Se entera uno googleando por ahí, fíjate tú qué cosas, de que la que fuera secretaria personal de Joseph Goebbels anda vivita y coleando. Bueno, coleando no, sino haciendo todo aquello que hagan, en su tiempo libre, los vejestorios germánicos y decimonónicos que han rebasado la cifra de los 105 años de edad. Me temo que no hablamos de hiperactividad, precisamente.
Brunhilde Pomsel, así se llama la señorona en cuestión. Ahí está ella, sin complejos, disimulando como malamente puede las sacudidas hiphoperas provocadas por el Alzheimer y dejándose entrevistar, durante la friolera de 30 horas seguidas, por tres jóvenes realizadores para el documental titulado Una vida alemana, que se ha presentado en el festival de cine de Múnich. Parece el argumento de otra de Almodóvar. Pero se trata de la cruda realidad. Y lo que es a mí, el caso de esta Abuelita Paz en modo Permanente Guerra, me tiene fascinado.
“No sabíamos nada; todo era secreto”, dice sobre el mayor crimen cometido por los nazis: el exterminio sistemático y deliberado de la población judía que vivía en Europa. Estoy seguro de que, a estas alturas del set, Brunhilde Pomsel tiene pérdidas de orina. Que es de lo mínimo de lo que algunos ancianos se desprenden cuando ya han rebasado la centena. Sin embargo, lo que sí parece conservar intacta esta yaya campeadora es esa pomposa dignidad negacionista que tan flaco favor hace a sus compatriotas. Será porque el nazismo es como una de esas religiones que exigen a sus creyentes más de lo que razonablemente pueden cumplir.

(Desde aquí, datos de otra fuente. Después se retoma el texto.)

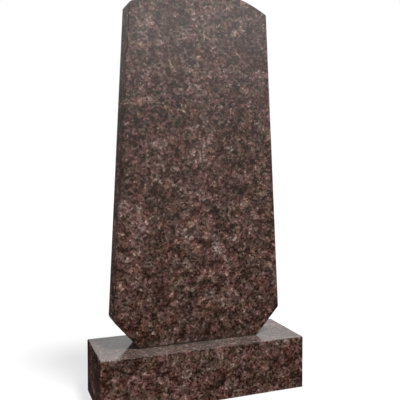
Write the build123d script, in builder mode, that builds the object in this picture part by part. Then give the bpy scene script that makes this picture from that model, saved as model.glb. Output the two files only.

Esta Brunhilde Pomser es, desde la primera mecha de su marmóreo peinado hasta el último callo de su pie izquierdo, una vetusta contradicción: la de una Alemania que, en vez de pedir perdón de una puñetera vez, se empecina en sobrevivir aferrada a la imagen de un país que prefirió mirar hacia otro lado. “Sé que nadie se lo cree, pero no sabíamos nada”, insiste Brunhilde Pomser en que ella sólo cumplía órdenes, y se queda tan pancha.
Brunhilde Pomser se las da ahora de Siri® para un iPhone incorrupto. Ella también podía enviar mensajes, realizar llamadas, revisar el calendario de Goebbels y pronunciar, correctamente, los nombres Barbra Streisand y Arnold Schwarzenegger, cual almodovariana chica para todo. Iba para inteligencia artificial, aunque analógica, esta Brunhilde Pomser, pero se quedó en quejoso anacronismo dispuesto a revender esa BMW estropeada que los neonazis de la old school denominan, en su defensa, ingenuidad compartida. O sea.